De nombreux rapports, notamment ceux de Deloitte, indiquent que les jeunes aspirent à travailler dans des entreprises plus éthiques. Pour attirer et garder les talents, celles-ci doivent donc asseoir leur image d’entreprise responsable auprès de leurs collaborateurs. Le tout, en faisant savoir que ces actions sont portées jusqu’aux plus hauts niveaux de la hiérarchie. Et le team building solidaire semble fonctionner. “Voir réellement les actions que mène l’entreprise cela prouve qu’il ne s’agit pas seulement d’engagements sur le papier. Retrouver des valeurs auxquelles je crois, c’est important, car cela montre qu’on n’est pas seulement là pour gagner de l’argent, qu’il y a un côté humain“, assure Tristan, 24 ans, sous les approbations de ses coéquipiers du jour, de chez Deloitte. “Quand on parle de journée d’intégration, on pense que l’on va faire du sport. Là, on s’amuse tout autant et c’est utile“, ajoute Chloé, 24 ans.
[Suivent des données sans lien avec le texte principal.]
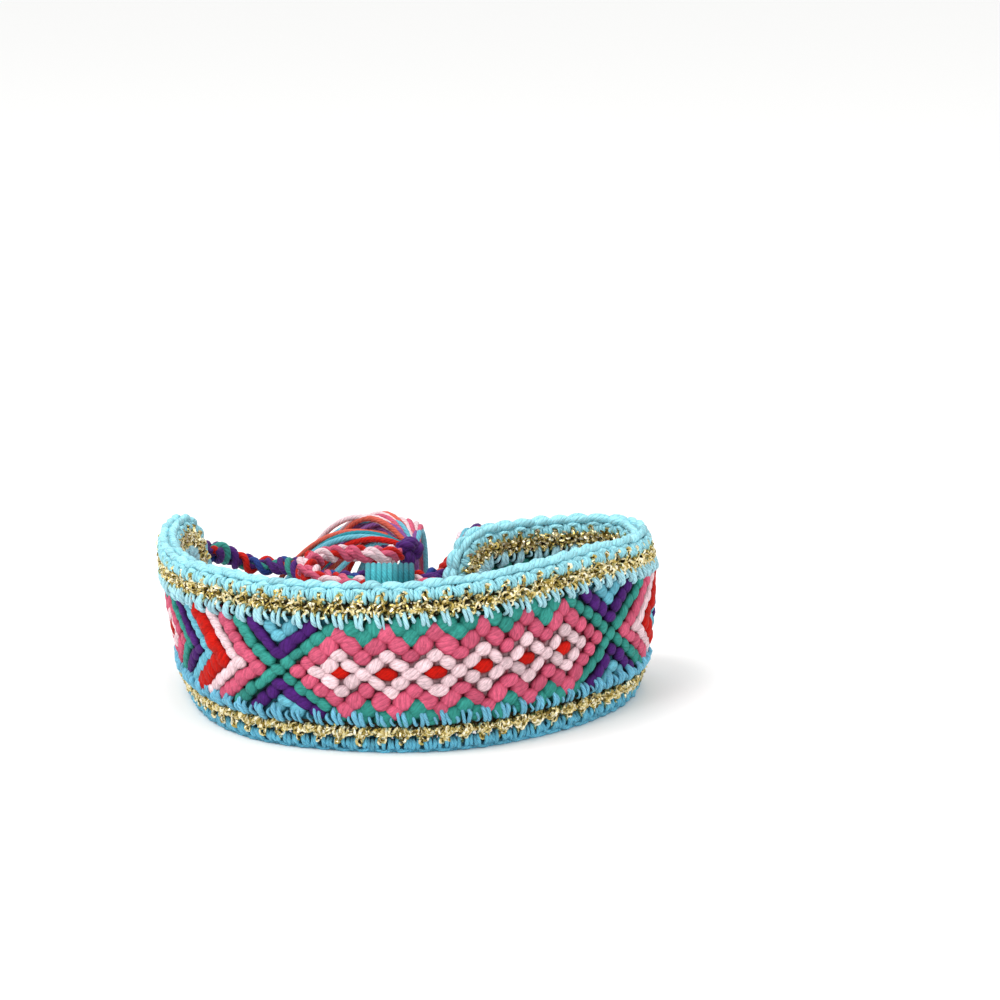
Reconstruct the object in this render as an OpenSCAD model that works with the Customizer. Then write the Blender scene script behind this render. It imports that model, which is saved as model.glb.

De son expérience, Pascale Dubois de l’association Aurore remarque aussi l’efficacité de cet outil: “Je me souviens d’une équipe marketing d’une PME qui avait des difficultés en interne. Cette journée de solidarité a très bien fonctionné, car ils s’en sont emparés comme un outil de management et de cohésion. À la fin de la journée, ils étaient tous vraiment contents. Plutôt que de faire du paintball, cela a plus de sens et c’est plus valorisant car ils créent quelque chose“.
Si ces chantiers sont souvent l’occasion de valoriser les actions responsables de l’entreprise, notamment au travers de leur fondation, difficile, cependant, de savoir si ces team building solidaires ont un véritable impact sur un engagement plus permanent des salariés. Nettoyer des graffitis ou déblayer des gravats reste avant tout amusant parce que cela ne dure que le temps d’une journée.